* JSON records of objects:
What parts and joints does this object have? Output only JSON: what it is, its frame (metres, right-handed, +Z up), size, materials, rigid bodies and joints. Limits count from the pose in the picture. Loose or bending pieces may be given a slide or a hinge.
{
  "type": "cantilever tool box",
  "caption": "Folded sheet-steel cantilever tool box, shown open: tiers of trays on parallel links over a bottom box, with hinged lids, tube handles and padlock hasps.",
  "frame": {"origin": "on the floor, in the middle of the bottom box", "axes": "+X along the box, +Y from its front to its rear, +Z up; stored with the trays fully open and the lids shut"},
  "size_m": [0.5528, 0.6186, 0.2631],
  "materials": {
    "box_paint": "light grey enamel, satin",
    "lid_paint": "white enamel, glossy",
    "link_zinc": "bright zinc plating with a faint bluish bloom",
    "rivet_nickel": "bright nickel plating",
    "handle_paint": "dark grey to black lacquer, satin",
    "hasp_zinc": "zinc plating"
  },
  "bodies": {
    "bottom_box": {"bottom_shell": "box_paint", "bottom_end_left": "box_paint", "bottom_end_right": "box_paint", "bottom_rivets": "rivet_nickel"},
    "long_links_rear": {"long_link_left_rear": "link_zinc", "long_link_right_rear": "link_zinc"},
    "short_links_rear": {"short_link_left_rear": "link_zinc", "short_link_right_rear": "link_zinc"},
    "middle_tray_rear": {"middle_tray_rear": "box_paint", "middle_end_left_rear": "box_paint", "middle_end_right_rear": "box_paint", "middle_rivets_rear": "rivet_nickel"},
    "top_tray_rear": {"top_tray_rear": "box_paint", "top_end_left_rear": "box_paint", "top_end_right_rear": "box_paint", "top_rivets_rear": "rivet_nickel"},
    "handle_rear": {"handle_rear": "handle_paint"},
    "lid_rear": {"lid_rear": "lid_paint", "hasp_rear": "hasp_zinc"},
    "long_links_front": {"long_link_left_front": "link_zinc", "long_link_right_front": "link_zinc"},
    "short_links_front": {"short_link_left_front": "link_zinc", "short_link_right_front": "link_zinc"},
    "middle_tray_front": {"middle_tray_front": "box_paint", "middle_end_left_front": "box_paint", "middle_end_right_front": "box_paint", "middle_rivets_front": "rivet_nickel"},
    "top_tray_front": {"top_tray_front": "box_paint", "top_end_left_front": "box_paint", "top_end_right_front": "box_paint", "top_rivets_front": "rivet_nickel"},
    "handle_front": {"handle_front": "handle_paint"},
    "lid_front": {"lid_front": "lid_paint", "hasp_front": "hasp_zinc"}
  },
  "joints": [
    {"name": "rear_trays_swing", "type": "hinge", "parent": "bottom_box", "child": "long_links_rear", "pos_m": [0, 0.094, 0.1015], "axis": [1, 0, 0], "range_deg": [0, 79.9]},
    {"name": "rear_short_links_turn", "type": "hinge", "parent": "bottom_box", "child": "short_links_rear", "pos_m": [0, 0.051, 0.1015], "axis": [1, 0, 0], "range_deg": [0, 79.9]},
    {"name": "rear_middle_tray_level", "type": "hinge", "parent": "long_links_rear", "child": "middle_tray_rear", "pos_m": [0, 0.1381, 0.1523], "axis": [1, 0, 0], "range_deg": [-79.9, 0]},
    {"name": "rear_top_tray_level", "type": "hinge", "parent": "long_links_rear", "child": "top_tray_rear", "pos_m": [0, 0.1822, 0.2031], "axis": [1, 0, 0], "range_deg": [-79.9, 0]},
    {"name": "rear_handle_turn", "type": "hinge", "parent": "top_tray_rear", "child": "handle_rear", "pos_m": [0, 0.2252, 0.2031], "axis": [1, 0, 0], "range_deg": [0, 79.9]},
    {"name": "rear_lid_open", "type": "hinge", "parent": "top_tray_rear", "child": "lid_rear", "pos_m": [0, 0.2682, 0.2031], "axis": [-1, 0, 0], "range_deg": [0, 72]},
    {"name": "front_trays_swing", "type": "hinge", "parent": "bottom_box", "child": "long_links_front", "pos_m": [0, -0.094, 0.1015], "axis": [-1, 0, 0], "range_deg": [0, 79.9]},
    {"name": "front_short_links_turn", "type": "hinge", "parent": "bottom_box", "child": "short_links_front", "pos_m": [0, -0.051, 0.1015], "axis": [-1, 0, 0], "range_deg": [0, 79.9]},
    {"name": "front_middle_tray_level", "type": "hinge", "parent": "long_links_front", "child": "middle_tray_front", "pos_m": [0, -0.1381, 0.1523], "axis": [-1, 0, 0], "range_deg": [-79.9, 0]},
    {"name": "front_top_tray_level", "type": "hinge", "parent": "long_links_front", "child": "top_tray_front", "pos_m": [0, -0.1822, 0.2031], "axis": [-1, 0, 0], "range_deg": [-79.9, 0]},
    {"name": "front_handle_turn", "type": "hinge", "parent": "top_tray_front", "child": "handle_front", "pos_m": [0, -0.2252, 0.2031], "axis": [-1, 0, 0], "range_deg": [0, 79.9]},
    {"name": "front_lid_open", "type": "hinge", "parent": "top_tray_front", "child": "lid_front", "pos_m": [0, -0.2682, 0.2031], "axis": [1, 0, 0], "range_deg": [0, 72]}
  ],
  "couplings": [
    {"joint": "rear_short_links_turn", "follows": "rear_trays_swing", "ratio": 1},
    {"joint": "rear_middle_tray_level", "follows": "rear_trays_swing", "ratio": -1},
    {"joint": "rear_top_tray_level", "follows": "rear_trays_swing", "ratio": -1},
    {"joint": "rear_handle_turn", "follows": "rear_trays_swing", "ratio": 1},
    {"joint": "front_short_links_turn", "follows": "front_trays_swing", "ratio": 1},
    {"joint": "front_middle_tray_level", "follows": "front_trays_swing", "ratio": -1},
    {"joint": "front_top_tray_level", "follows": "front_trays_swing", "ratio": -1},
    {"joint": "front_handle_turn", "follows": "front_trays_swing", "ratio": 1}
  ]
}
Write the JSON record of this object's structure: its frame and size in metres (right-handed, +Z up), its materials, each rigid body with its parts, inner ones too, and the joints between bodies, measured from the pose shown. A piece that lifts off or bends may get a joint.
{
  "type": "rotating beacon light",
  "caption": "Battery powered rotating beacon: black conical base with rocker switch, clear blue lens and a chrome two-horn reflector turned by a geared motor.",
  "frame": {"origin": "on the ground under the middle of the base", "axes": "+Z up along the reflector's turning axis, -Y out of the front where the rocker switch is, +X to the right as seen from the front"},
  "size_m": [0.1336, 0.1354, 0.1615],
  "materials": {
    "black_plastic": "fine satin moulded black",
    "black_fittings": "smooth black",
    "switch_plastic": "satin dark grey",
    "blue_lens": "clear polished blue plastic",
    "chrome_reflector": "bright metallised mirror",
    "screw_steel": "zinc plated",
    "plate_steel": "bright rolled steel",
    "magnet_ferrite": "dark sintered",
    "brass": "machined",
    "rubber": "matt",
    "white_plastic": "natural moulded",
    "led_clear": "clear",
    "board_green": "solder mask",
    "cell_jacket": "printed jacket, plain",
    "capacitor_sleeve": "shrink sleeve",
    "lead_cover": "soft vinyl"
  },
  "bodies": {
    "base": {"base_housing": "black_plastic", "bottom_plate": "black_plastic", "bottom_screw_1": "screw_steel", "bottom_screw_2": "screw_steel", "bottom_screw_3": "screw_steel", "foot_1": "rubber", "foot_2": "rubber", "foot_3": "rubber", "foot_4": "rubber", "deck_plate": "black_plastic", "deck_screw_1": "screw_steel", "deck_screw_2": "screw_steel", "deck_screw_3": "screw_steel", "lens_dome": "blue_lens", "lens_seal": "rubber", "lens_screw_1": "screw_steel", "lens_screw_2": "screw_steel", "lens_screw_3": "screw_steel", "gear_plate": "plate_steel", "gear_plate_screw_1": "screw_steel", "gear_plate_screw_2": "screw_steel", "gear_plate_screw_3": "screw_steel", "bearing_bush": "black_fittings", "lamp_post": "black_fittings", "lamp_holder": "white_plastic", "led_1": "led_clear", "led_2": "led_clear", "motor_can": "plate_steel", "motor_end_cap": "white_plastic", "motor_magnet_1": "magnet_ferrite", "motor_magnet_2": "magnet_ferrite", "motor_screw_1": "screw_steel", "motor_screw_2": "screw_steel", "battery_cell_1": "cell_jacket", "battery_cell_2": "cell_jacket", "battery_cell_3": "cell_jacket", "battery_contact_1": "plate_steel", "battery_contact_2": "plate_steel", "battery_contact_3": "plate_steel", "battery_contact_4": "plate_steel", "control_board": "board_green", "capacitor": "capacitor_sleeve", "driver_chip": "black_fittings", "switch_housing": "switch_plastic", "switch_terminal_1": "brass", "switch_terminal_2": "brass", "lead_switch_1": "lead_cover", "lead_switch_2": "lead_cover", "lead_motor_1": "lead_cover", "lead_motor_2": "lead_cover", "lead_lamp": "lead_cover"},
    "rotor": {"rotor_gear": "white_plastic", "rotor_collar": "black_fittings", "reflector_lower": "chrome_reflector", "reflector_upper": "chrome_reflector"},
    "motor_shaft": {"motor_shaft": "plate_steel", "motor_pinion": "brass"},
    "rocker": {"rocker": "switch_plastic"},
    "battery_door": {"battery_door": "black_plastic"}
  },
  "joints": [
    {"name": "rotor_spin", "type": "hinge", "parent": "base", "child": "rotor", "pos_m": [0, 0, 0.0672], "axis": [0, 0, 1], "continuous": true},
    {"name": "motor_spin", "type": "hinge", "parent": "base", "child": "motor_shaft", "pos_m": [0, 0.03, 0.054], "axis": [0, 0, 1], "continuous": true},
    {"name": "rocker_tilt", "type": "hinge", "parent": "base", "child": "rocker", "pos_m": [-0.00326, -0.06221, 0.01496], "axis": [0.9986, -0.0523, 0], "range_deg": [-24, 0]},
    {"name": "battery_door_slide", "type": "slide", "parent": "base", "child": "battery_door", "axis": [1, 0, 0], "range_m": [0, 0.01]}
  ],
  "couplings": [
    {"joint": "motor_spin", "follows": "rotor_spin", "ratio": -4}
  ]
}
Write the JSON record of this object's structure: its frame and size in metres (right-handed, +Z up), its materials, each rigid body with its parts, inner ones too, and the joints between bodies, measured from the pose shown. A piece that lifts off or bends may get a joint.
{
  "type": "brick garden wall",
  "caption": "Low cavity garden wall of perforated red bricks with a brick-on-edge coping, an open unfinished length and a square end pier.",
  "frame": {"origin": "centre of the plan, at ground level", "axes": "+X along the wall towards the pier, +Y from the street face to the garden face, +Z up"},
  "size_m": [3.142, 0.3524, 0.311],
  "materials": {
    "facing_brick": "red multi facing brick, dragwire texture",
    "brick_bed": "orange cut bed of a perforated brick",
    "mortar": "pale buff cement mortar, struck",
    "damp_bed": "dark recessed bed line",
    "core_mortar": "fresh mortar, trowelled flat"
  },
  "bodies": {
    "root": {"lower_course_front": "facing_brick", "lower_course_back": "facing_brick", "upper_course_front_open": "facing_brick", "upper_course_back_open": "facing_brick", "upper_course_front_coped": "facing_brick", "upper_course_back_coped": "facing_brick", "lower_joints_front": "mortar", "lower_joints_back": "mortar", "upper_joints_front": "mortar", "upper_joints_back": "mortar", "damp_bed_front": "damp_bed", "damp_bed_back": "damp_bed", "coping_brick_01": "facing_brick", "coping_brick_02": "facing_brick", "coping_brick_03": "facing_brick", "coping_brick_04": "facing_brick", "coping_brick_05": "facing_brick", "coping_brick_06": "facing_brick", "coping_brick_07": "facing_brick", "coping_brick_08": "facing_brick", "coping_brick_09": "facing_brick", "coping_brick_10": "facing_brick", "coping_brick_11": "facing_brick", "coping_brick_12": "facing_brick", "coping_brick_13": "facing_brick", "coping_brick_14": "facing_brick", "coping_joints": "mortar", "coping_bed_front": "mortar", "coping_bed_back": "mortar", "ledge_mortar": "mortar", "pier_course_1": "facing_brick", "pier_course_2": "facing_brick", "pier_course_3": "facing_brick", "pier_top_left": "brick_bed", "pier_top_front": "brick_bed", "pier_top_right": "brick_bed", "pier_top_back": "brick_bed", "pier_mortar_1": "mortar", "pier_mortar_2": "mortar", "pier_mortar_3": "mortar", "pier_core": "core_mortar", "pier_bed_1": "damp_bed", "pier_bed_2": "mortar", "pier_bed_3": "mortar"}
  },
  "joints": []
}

* To do:
Find the lines containing "with" and pull them out.

* Task solution:
  "caption": "Folded sheet-steel cantilever tool box, shown open: tiers of trays on parallel links over a bottom box, with hinged lids, tube handles and padlock hasps.",
  "frame": {"origin": "on the floor, in the middle of the bottom box", "axes": "+X along the box, +Y from its front to its rear, +Z up; stored with the trays fully open and the lids shut"},
    "link_zinc": "bright zinc plating with a faint bluish bloom",
Write the JSON record of this object's structure: its frame and size in metres (right-handed, +Z up), its materials, each rigid body with its parts, inner ones too, and the joints between bodies, measured from the pose shown. A piece that lifts off or bends may get a joint.
  "caption": "Battery powered rotating beacon: black conical base with rocker switch, clear blue lens and a chrome two-horn reflector turned by a geared motor.",
Write the JSON record of this object's structure: its frame and size in metres (right-handed, +Z up), its materials, each rigid body with its parts, inner ones too, and the joints between bodies, measured from the pose shown. A piece that lifts off or bends may get a joint.
  "caption": "Low cavity garden wall of perforated red bricks with a brick-on-edge coping, an open unfinished length and a square end pier.",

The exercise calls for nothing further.